Sgt. Pepper’s Lonely Hearts Club Band is considered the best rock album by Rolling Stone Magazine. And “A Day in the Life”, the LP’s last song, might possibly be the Beatle’s best. Why that is in a moment. For starters I’d like to recommend a book by Geoff Emerick entitled HERE, THERE AND EVERYWHERE. I recently read this book and loved it! Mr. Emerick is the Grammy Award winning audio engineer from the Pepper album and his insight and contribution to making it, makes for a great read.

Now the Song:

“A Day in the Life” is the ne plus ultra of Lennon/McCartney songwriting. It not only highlights their disparate characters and divergent looks on life, but also showcases their unique ability to collaborate and make music. Opposites attract they say…
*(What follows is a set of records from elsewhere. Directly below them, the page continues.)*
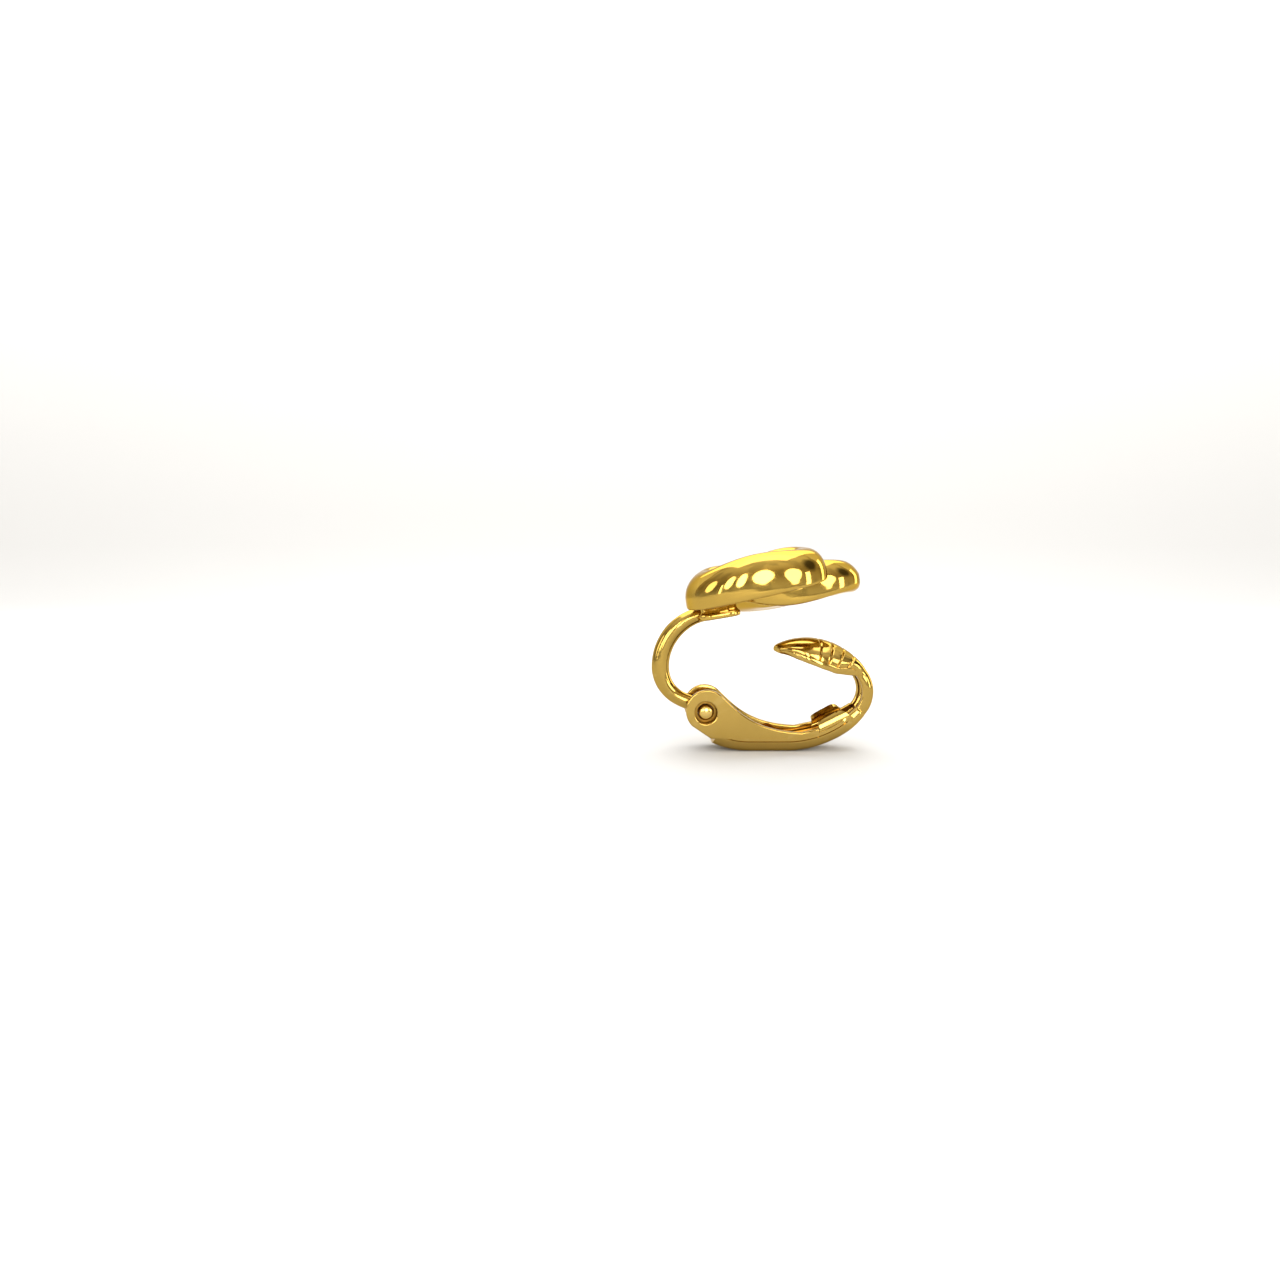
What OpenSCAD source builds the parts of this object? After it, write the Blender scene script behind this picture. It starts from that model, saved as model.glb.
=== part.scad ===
// Clip-on earring, closed, standing on the back of its lever with the ornament on top.
// X runs from the hinge to the bend of the lever, Y across, Z up. Lengths in millimetres.

/* [Ornament] */
// Length of one oval link along X
link_length = 12.6; // [11:0.1:14]
// Width of one oval link along Y
link_width = 10.2; // [9:0.1:11.5]
// Width of the band that a link is made of
band_w = 3; // [2.4:0.1:3.4]
// Height of the band from its flat back to its crest
band_h = 2.8; // [2.4:0.1:3.4]
// Distance between the two links' centres along X
link_shift_x = 3.8; // [3:0.1:4.6]
// Distance between the two links' centres along Y
link_shift_y = 5; // [4.4:0.1:5.6]
// How much higher the first link lies than the second
link_rise = 1.4; // [1:0.1:1.8]
// Angle by which the second link rises more steeply than the first
link_skew = 4; // [0:0.5:6]
// Height by which one strand passes over the other where they cross
crossing_lift = 0.7; // [0.3:0.05:1]
// Radius of the ornament's long bow along X, over its crests
bow_r_x = 22; // [18:1:60]
// Radius of the long bow along X, over its back
back_r_x = 32; // [22:1:80]
// How far the second link's back hangs below its bow, at its lowest
belly_depth = 0.9; // [0:0.05:1.1]
// How far the first link's crest is crowned above its bow, at its highest
crown_h = 0.6; // [0:0.05:0.8]
// Radius of the ornament's bow across, along Y
bow_r_y = 34; // [24:1:60]
// Angle by which the ornament rises away from the hinge
ornament_pitch = 9.5; // [6:0.5:12]

/* [Pad and hoop] */
// Length of the soldering pad along X
pad_length = 3.8; // [3:0.1:4.4]
// Width of the soldering pad along Y
pad_width = 5.4; // [4:0.1:6.4]
// Thickness of the soldering pad
pad_t = 0.5; // [0.4:0.05:0.8]
// Diameter of the hoop's wire
wire_d = 1.6; // [1.2:0.05:1.8]
// Radius of the hoop's upper arc, to the wire's middle
hoop_r_top = 4.9; // [4.5:0.05:5.3]
// Radius of the hoop's lower arc, to the wire's middle
hoop_r_low = 3.3; // [3:0.05:3.6]
// Height of the hoop's widest point above the base
hoop_mid_z = 7.5; // [7.2:0.05:7.8]

/* [Hinge] */
// Height of the hinge axis above the base
hinge_z = 3.55; // [3.4:0.05:3.7]
// Diameter of the hinge pin
pin_d = 1.3; // [1:0.05:1.5]
// Radial clearance of the pin in the hoop's knuckle
knuckle_clearance = 0.05; // [0.03:0.01:0.1]
// Diameter of the loose holes in the lever's ears
ear_hole_d = 2; // [1.8:0.05:2.2]
// Radius of the round end of an ear
ear_r = 1.9; // [1.7:0.05:2.1]
// Outer diameter of the knuckle between the ears
knuckle_d = 2.7; // [2.4:0.05:2.8]
// Gap between the knuckle and each ear
ear_gap = 0.15; // [0.08:0.01:0.3]

/* [Lever] */
// Width of the lever's channel
lever_w = 4.4; // [4:0.1:5.2]
// Thickness of the lever's sheet
sheet_t = 0.6; // [0.4:0.05:0.7]
// Radius of the channel's rounded lower corners
corner_r = 0.9; // [0.75:0.05:1.1]
// Length of the flat strip that the earring stands on
flat_length = 3.4; // [2.6:0.1:4]
// Radius of the spine between the flat strip and the hinge
spine_r_hinge = 7.8; // [7:0.1:10]
// Radius of the spine between the flat strip and the bend
spine_r_bend = 9.77; // [9.4:0.01:10.4]
// Angle through which the spine rises towards the bend
spine_rise = 46.6; // [43:0.1:50]
// Outer radius of the lever's bend
bend_r = 3.2; // [2.8:0.05:3.6]
// Width of the strip at the bend
bend_w = 3.2; // [2.6:0.1:4]
// Depth of the strip's curled edges at the bend
bend_edge = 1.1; // [0.9:0.05:1.4]

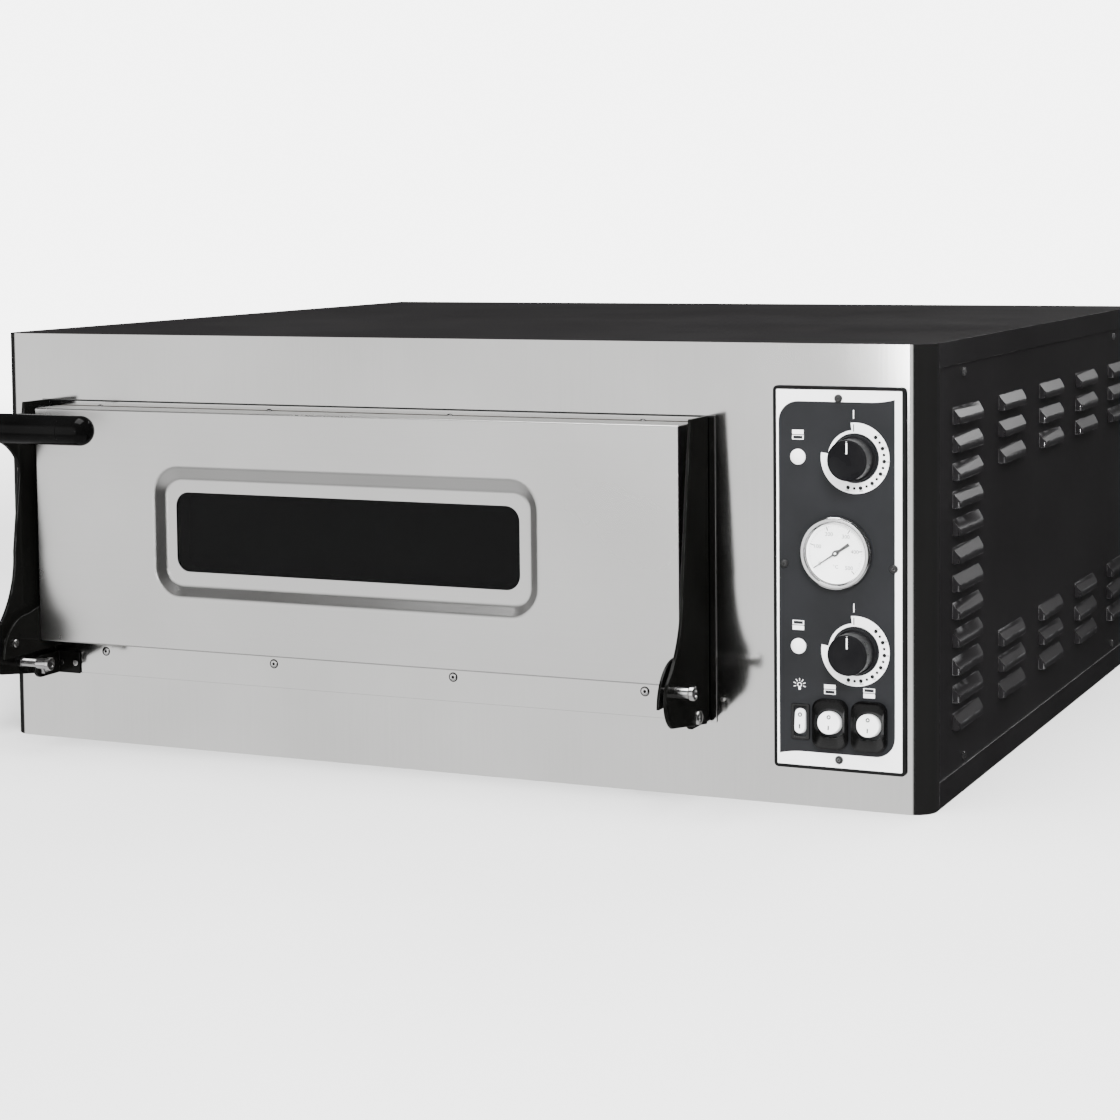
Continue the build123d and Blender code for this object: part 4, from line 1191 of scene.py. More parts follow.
@dataclass
class Door:
    """Pressed stainless door skin, the grip, and the bolts, studs and pull pin of its arms."""

    sheet: float = 1.2 * MM
    window_middle: float = 223.0 * MM
    window_width: float = 413.0 * MM
    window_height: float = 127.0 * MM
    window_radius: float = 28.0 * MM
    flank: float = 11.0 * MM
    depth: float = 7.0 * MM
    band_side: float = 10.5 * MM
    band_top: float = 13.5 * MM
    opening_radius: float = 14.0 * MM
    press_round: float = 2.6 * MM
    edge_round: float = 1.6 * MM
    grip_seam: float = 32.0 * MM
    grip_groove: float = 0.35 * MM
    grip_radius: float = 14.5 * MM
    grip_foot: tuple[Pair, ...] = ((0.9, 0.0), (0.97, 0.6 * MM), (1.0, 1.6 * MM))
    grip_dome: float = 0.9
    head_radius: float = 6.5 * MM
    head_height: float = 4.5 * MM
    head_rim: float = 0.35
    head_ease: float = 0.6 * MM
    dimple: float = 0.8 * MM
    sleeve_radius: float = 5.2 * MM
    neck_radius: float = 4.4 * MM
    washer_radius: float = 9.0 * MM
    washer_reach: Pair = (0.3 * MM, 1.5 * MM)
    pivot_tip: float = 4.4 * MM
    pivot_radius: float = 5.0 * MM
    nut_radius: float = 7.5 * MM
    nut_height: float = 6.0 * MM
    nut_gap: float = 3.3 * MM
    nut_ease: float = 0.5 * MM
    stud_radius: float = 4.0 * MM
    stud_tip: float = 0.4 * MM
    stud_root: float = 3.0 * MM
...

John, dreamy and aloof, speaks about universal themes, subjective narratives, a barrage of news media events and background noise. Think of his later songs “Imagine” and “Watching the Wheels”. He has a way of remaining exterior to the whole that is existence, providing us with that “Lucy in the Sky” point of view.

But then a crescendo of orchestral tunings fills the void transporting us from that universal platform of god and all-knowingness to the alarm clock of the daily routine. It is here where Paul resides to take us on a ride. He reminds us that no matter how lofty our thoughts, how universal our themes, we must wake up to the ordinary. That life in its mundane can be artful too. Think “When I’m 64″ and “Eleanor Rigby”. Everywhere around us is a song. Paul is the perfect antidote to John’s imagination, setting both our feet on firm ground.

The Dream:

But as all days must come to an end and return to night, in that darkness we again move to dream. It’s inevitable as the song suggests. Once again it is the purview of John Lennon, a dreamscape to awaken us from our usual slumber.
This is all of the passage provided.